THE TASK >>
Begin at the line containing "points = np.array([vertex.co" and stop at the line containing "before = set(bpy.data.objects)"; copy those lines exactly, ends included, and nothing else.

────────────────────

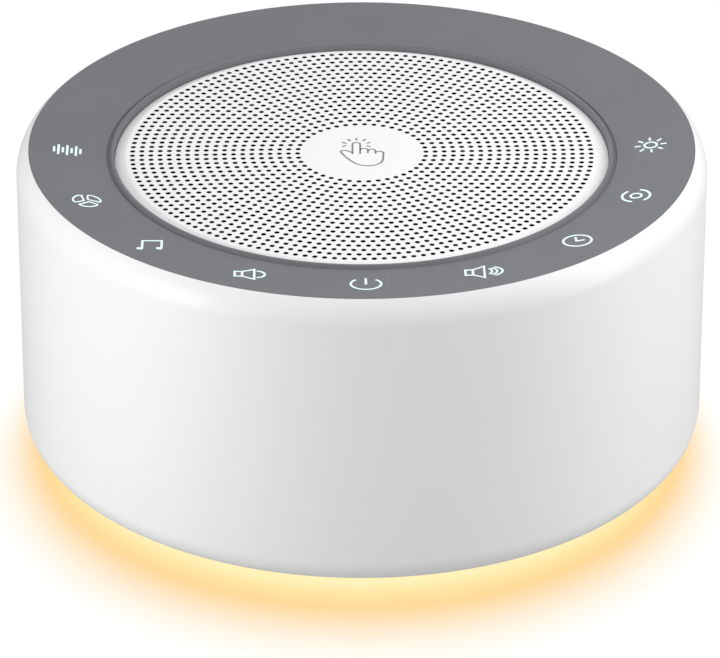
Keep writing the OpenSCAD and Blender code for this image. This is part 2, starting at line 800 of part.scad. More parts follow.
module night_light_board() color("ivory") difference() {
    ring(light_board_inner_r, light_board_r, light_board_z, light_board_z + light_board_t);
    around(stake_angles, stake_r) translate([0, 0, light_board_z - over])
        cylinder(d = stake_d + screw_fit, h = light_board_t + 2 * over);
}

module night_light_leds() color("khaki") around(lamp_angles, lamp_r)
    hang_block([night_led_w, night_led_l, night_led_h], light_board_z);

module night_light_leads() color("firebrick") for (side = [-1, 0, 1]) {
    y = light_socket_y + side * light_lead_pitch;
    start = [light_board_inner_r + light_lead_inset, y, light_board_z + light_board_t];
    end = [light_socket_x, y, board_top + socket_h];
    wire(curve(start, [0, 0, 12], end, [0, 0, -9], 12), [0, 1, 0], lead_d);
}

module light_ring() color("lightyellow") difference() {
    union() {
        ring(light_bore_r, light_flange_r, lip_top, light_top);
        ring(light_inner_r, light_r, base_gap, lip_top);
        around(stake_angles, stake_r) {
            disc(stake_d, light_top - bite, light_boss_h + bite);
            disc(stake_d / 2, light_board_z - bite, light_board_t + 2 * bite);
            disc(stake_d * 0.75, light_board_z + light_board_t, 0.5);
        }
    }
    around(diagonals, post_r) translate([0, 0, lip_top - over])
        cylinder(d = base_screw_d + 2 * screw_fit, h = light_flange_t + 2 * over);
}

module base_plate() color("whitesmoke") difference() {
    union() {
        disc(base_r, base_gap, base_t);
        ring(base_r - rib_t, base_r, base_top - bite, lip_top);
        ring(light_bore_r - fit - rib_t, light_bore_r - fit, base_top - bite, light_top);
        around(diagonals, post_r)
            disc(post_d / 2 + boss_margin, base_top - bite, lip_top - base_top + bite);
        for (p = board_corners) translate(p)
            disc(small_screw_d / 2 + rib_t, base_top - bite, board_z - base_top + bite);
    }
    around(diagonals, post_r) {
        translate([0, 0, base_gap - over])
            cylinder(d = base_screw_d + 2 * screw_fit, h = lip_top - base_gap + 2 * over);
        translate([0, 0, base_gap - over])
            cylinder(d = base_screw_d * head_ratio + 2 * fit, h = over + head_h + head_sink);
    }
    for (p = board_corners) translate(p) translate([0, 0, board_top - board_screw_l - fit])
        cylinder(d = small_screw_d + screw_fit, h = board_screw_l + over);
    around([0:90:270], foot_ring_r) translate([0, 0, base_gap - over])
        cylinder(d = foot_d + 2 * fit, h = over + foot_recess);
}

module base_screws() color("silver") around(diagonals, post_r)
    translate([0, 0, base_gap + head_h + head_sink])
        screw_up(base_screw_d, base_screw_l + light_top - base_gap - head_h - head_sink - fit);

module rubber_feet() color("#202020") around([0:90:270], foot_ring_r) rotate_extrude() {
    edge = 0.4;
    polygon([[0, 0], [foot_d / 2 - edge, 0], [foot_d / 2, edge],
        [foot_d / 2, base_gap + foot_recess], [0, base_gap + foot_recess]]);
}

outer_housing();
touch_panel();
panel_tape();
touch_board();
icon_leds();
touch_chip();
speaker_grille();
grille_cloth();
centre_touch_pad();
inner_frame();
frame_screws();
speaker_gasket();
speaker_basket();
speaker_screws();
speaker_top_plate();
speaker_magnet();
speaker_yoke();
speaker_cone();
dust_cap();
voice_coil();
surround();
spider();
speaker_terminals();
speaker_leads();
main_board();
board_screws();
usb_c_port();
board_chips();
capacitors();
lead_sockets();
ribbon_socket();
touch_ribbon();
night_light_board();
night_light_leds();
night_light_leads();
light_ring();
base_plate();
base_screws();
rubber_feet();
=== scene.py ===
import math

import bmesh
import bpy
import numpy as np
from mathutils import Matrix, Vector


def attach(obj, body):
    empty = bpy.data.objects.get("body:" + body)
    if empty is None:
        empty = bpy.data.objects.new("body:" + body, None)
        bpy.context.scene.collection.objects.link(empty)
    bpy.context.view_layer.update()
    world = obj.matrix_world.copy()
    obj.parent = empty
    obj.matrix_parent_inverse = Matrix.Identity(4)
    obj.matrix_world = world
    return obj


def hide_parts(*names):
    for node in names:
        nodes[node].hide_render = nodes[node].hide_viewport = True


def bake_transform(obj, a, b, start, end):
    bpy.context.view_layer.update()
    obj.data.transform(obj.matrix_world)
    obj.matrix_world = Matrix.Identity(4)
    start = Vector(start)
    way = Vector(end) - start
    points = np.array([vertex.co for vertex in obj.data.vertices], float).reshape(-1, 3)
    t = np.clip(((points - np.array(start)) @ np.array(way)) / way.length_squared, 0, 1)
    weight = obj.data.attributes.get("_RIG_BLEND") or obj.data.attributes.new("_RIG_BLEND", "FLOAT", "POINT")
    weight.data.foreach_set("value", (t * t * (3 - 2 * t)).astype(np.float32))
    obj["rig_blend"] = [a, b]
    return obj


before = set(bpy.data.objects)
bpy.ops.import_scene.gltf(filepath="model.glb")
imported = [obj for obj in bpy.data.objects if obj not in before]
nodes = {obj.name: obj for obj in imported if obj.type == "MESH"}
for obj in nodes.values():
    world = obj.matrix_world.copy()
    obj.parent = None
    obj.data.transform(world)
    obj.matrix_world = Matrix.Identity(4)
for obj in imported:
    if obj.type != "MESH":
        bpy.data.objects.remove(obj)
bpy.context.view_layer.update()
mm = 0.001
print("frame loaded:", len(nodes), "CAD nodes")

# The eye stands well back with a long lens, above the front and a little to the left
viewValues = {
    "down": 28.397,       # degrees below level
    "turn": -0.9,         # degrees round the drum
    "lens": 262.36,
    "distance": 858.49,   # from the middle of the grille, in mm
    "left": 0.295,        # the point looked at is this far left of the drum's axis
    "under": 28.876,      # and this far below the grille in the picture, both in mm
    "grilleHeight": 51.85,
}


def makeCamera(values):
    down = math.radians(values["down"])
    turn = math.radians(values["turn"])
    x = -values["left"]
    y = -values["under"] * math.sin(down) - values["distance"] * math.cos(down)
    z = values["grilleHeight"] - values["under"] * math.cos(down)
    z += values["distance"] * math.sin(down)
    camera = bpy.data.objects.new("studioCamera", bpy.data.cameras.new("studioCamera"))
    camera.data.lens = values["lens"]
    camera.data.sensor_width = 36
    camera.data.sensor_fit = "HORIZONTAL"
    camera.data.clip_start = 0.01
    camera.location = (
        (x * math.cos(turn) - y * math.sin(turn)) * mm,
        (x * math.sin(turn) + y * math.cos(turn)) * mm,
        z * mm,
    )
    camera.rotation_euler = (math.pi / 2 - down, 0, turn)
    bpy.context.scene.collection.objects.link(camera)
    bpy.context.scene.camera = camera


makeCamera(viewValues)


def fromScreen(*colour):
    # a colour as a colour picker shows it, 0 to 255, made linear
    linear = [c / 255 / 12.92 if c <= 10 else ((c / 255 + 0.055) / 1.055) ** 2.4 for c in colour]
    return (*linear, 1.0)


# Meshes: everything is measured in mm and scaled once, when a piece is finished

def arcPoints(x, y, radius, start, end, steps=28, tall=None):
    # a round arc, or an oval one where its other radius is given
    angles = [math.radians(start + (end - start) * i / steps) for i in range(steps + 1)]
    return [(x + radius * math.cos(a), y + (tall or radius) * math.sin(a)) for a in angles]


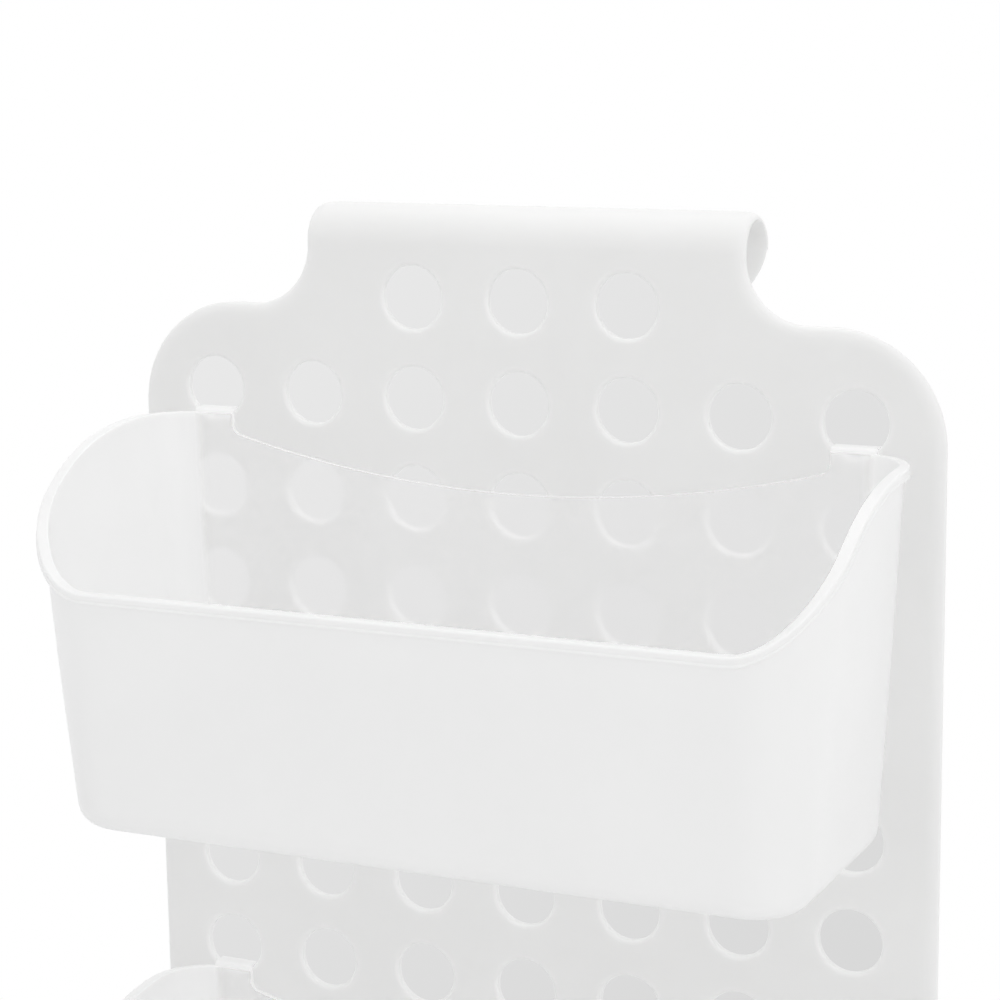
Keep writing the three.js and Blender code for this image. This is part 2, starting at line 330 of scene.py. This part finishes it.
def hole_cutter():
    """A pin as wide as the bore, whose front end flares out over the rim's rounding.

    The flare ends a hair in front of the panel, so that the two surfaces cross cleanly."""
    reach = 2 * sheet
    hair = 0.002 * MM
    mouth = panel_front + rim_round_depth - hair
    bpy.ops.mesh.primitive_cylinder_add(
        vertices=HOLE_SIDES, radius=hole_radius, depth=reach, rotation=(QUARTER, 0, 0),
        location=(0, mouth + reach / 2, 0))
    cutter = start_piece("hole_cutter")
    edit(cutter)
    pick("FACE", lambda p: near(p.y, mouth))
    radius = hole_radius
    for step in range(1, RIM_STEPS + 1):
        angle = QUARTER * step / RIM_STEPS
        last = QUARTER * (step - 1) / RIM_STEPS
        forward = rim_round_depth * (math.sin(angle) - math.sin(last))
        wider = hole_radius + rim_round_width * (1 - math.cos(angle))
        bpy.ops.mesh.extrude_region_move(TRANSFORM_OT_translate={"value": (0, -forward, 0)})
        bpy.ops.transform.resize(value=(wider / radius, 1, wider / radius))
        radius = wider
    bpy.ops.mesh.extrude_region_move(TRANSFORM_OT_translate={"value": (0, -reach, 0)})
    done()
    return cutter


def spread(piece, count, offset):
    apply(piece, "ARRAY", count=count, use_relative_offset=False, use_constant_offset=True,
          constant_offset_displace=offset)


def copy_of(piece, name):
    """A copy with a mesh of its own."""
    twin = piece.copy()
    twin.data = piece.data.copy()
    twin.name = name
    bpy.context.scene.collection.objects.link(twin)
    return twin


def move_mesh(piece, offset):
    piece.data.transform(Matrix.Translation(offset))


def divide_between_holes(panel):
    """Lines halfway between the holes, so that no face is left with more than one hole."""
    edit(panel)
    for column in range(1 - hole_columns, hole_columns + 1, 2):
        bpy.ops.mesh.select_all(action="SELECT")
        bpy.ops.mesh.bisect(plane_co=(column * hole_pitch_x / 2, 0, 0), plane_no=(1, 0, 0))
    for row in range(hole_rows + 1):
        bpy.ops.mesh.select_all(action="SELECT")
        bpy.ops.mesh.bisect(plane_co=(0, 0, neck_row - hole_pitch_z * (row + 0.5)),
                            plane_no=(0, 0, 1))
    done()


def cut_holes(panel):
    divide_between_holes(panel)
    field = hole_cutter()
    neck = copy_of(field, "neck_cutter")
    spread(field, hole_columns, (hole_pitch_x, 0, 0))
    spread(field, hole_rows, (0, 0, -hole_pitch_z))
    move_mesh(field, (-tab_x, 0, neck_row - hole_pitch_z))
    spread(neck, neck_columns, (hole_pitch_x, 0, 0))
    move_mesh(neck, (-hole_pitch_x * (neck_columns - 1) / 2, 0, neck_row))
    cut(panel, field)
    cut(panel, neck)


cut_holes(panel)
shade(panel, angle=30)
print("panel with holes", len(panel.data.polygons), "faces")

# %% [markdown]
# ## The basket's shell
# The basket is wider at its rim than at its floor, its rear wall stands straight against the
# panel, and its rim stays high along the sides and then swoops down to the front. Operators alone
# can't lean three walls and not the fourth while the rim's height changes, so the shell is a
# primitive grid, one column for each station round the basket and one row for each level of the
# wall's section, whose corners are put in place by a formula, and whose seam is then merged. The
# lip is part of the section: a turned-out flange with a shallow groove in its edge, so that it
# catches the light in two fine lines.

# %% The plan, once round the basket
CORNER_STEPS = 14
SIDE_STEPS = 20
REAR_STEPS = 8
FRONT_STEPS = 6
RIM_TURNS = 8


def plan_stations():
    """Stations from the middle of the rear wall, by the right side to the front's middle."""
    stations = [("rear", step / 2) for step in range(2)]
    stations += [("rear corner", QUARTER * (1 - step / REAR_STEPS)) for step in range(REAR_STEPS)]
    stations += [("side", step / SIDE_STEPS) for step in range(SIDE_STEPS)]
    stations += [("front corner", -QUARTER * step / CORNER_STEPS) for step in range(CORNER_STEPS)]
    stations += [("front", step / FRONT_STEPS) for step in range(FRONT_STEPS)]
    return stations


def plan_point(station, out, inset):
    """A station's place, on the floor's outline moved out, and in from the rear by inset."""
    kind, along = station
    width = basket_half_width + out
    rear_radius = rear_corner + out
    front_radius = front_corner + out
    rear_y = -inset - rear_radius
    front_y = front_radius - basket_depth - out
    if kind == "rear":
        return along * (width - rear_radius), -inset
    if kind == "rear corner":
        x = width - rear_radius * (1 - math.cos(along))
        return x, rear_y + rear_radius * math.sin(along)
    if kind == "side":
        return width, rear_y + along * (front_y - rear_y)
    if kind == "front corner":
        x = width - front_radius * (1 - math.cos(along))
        return x, front_y + front_radius * math.sin(along)
    return (1 - along) * (width - front_radius), -basket_depth - out


def lean(z):
    return draft * (z + floor_drop)


def rim_height(station):
    """The rim's height at a station, found in a few turns because the walls lean."""
    z = -rim_top_drop
    front = basket_depth + lean(-rim_top_drop - rim_dip)
    for _ in range(RIM_TURNS):
        y = plan_point(station, lean(z), 0)[1]
        z = -rim_top_drop - rim_dip * min(max(-y / front, 0), 1) ** rim_power
    return z


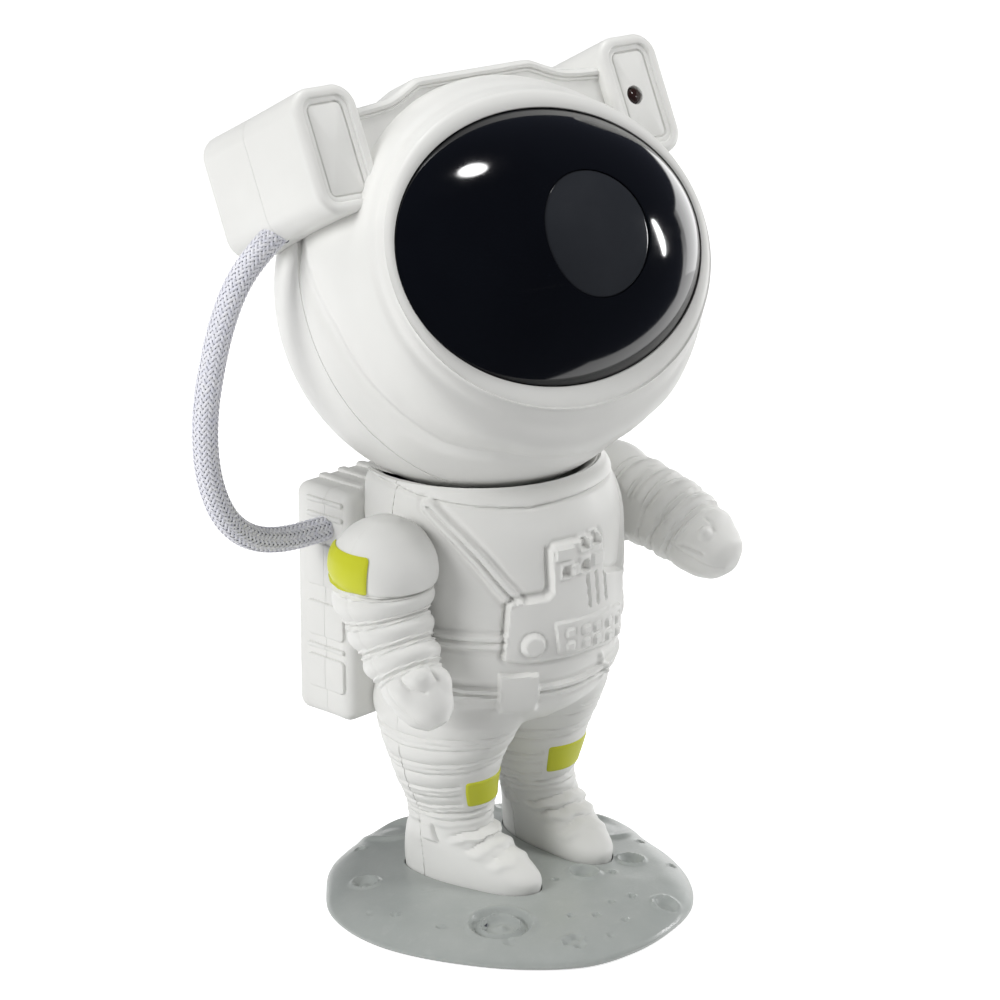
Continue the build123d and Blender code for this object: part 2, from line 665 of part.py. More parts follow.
def buttons():
    """Three push buttons: a cap through the shell, a flange inside it and a stem to the switch."""
    plunger = BOARD_Y + BOARD_THICK + SWITCH_SIZE[1] + SWITCH_PLUNGER
    for name, x in BUTTON_X.items():
        surface = math.sqrt(HEAD_R**2 - x**2 - BUTTON_Z**2)
        cap = rod_y((x, BUTTON_Z), FLANGE_Y[0], surface + BUTTON_PROUD, BUTTON_R)
        cap = fillet(cap.faces().sort_by(Axis.Y)[-1].edges(), 0.8)
        flange = rod_y((x, BUTTON_Z), FLANGE_Y[0], FLANGE_Y[1], FLANGE_R)
        stem = rod_y((x, BUTTON_Z), plunger + BUTTON_TRAVEL + 0.05, FLANGE_Y[0] + 0.1, 2.0)
        keep_head(name, cap + flange + stem)


def keeper_plate():
    """Steel cap inside the helmet's lowest point, which the neck magnet holds."""
    down = HEAD.inverse() * Pos(HEAD_CENTRE[0], HEAD_CENTRE[1], HEAD_CENTRE[2] - HEAD_R)
    outer_r = HEAD_R - HELMET_WALL - 0.1
    cap = Sphere(outer_r) - Sphere(outer_r - KEEPER_WALL)
    return cap & rod((0, 0, 0), tuple(down.position), KEEPER_R)


# Body --------------------------------------------------------------------------------------------

def torso_solid(inset):
    """Torso from the hips to the collar."""
    sections = []
    for z, y, half_x, half_y in TORSO_SECTIONS:
        low = inset if z == TORSO_SECTIONS[-1][0] else 0
        sections.append(Pos(0, y, z + low) * Ellipse(half_x - inset, half_y - inset))
    solid = loft(sections)
    return solid & block((-60, -60, 0), (60, PACK_Y[0] - inset, 130))


def boot_x(side):
    return BOOT_CENTRE_X + side * BOOT_SPREAD


def leg_solid(side, inset):
    turn = Rot(0, 0, side * -BOOT_TOE_IN)
    sections = [
        Pos(middle + side * spread, y, z) * turn * Ellipse(half_x - inset, half_y - inset)
        for z, middle, spread, y, half_x, half_y in LEG_SECTIONS
    ]
    return loft(sections) & block((-60, -60, 0), (60, PACK_Y[0] - inset, 130))


def boot_solid(side, grow):
    sections = [
        Pos(0, y, SOLE_Z + z) * Ellipse(half_x + grow, half_y + grow)
        for z, y, half_x, half_y in BOOT_SECTIONS
    ]
    return Pos(boot_x(side), 0, 0) * Rot(0, 0, side * -BOOT_TOE_IN) * loft(sections)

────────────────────

EXPECTED OUTPUT >>
    points = np.array([vertex.co for vertex in obj.data.vertices], float).reshape(-1, 3)
    t = np.clip(((points - np.array(start)) @ np.array(way)) / way.length_squared, 0, 1)
    weight = obj.data.attributes.get("_RIG_BLEND") or obj.data.attributes.new("_RIG_BLEND", "FLOAT", "POINT")
    weight.data.foreach_set("value", (t * t * (3 - 2 * t)).astype(np.float32))
    obj["rig_blend"] = [a, b]
    return obj


before = set(bpy.data.objects)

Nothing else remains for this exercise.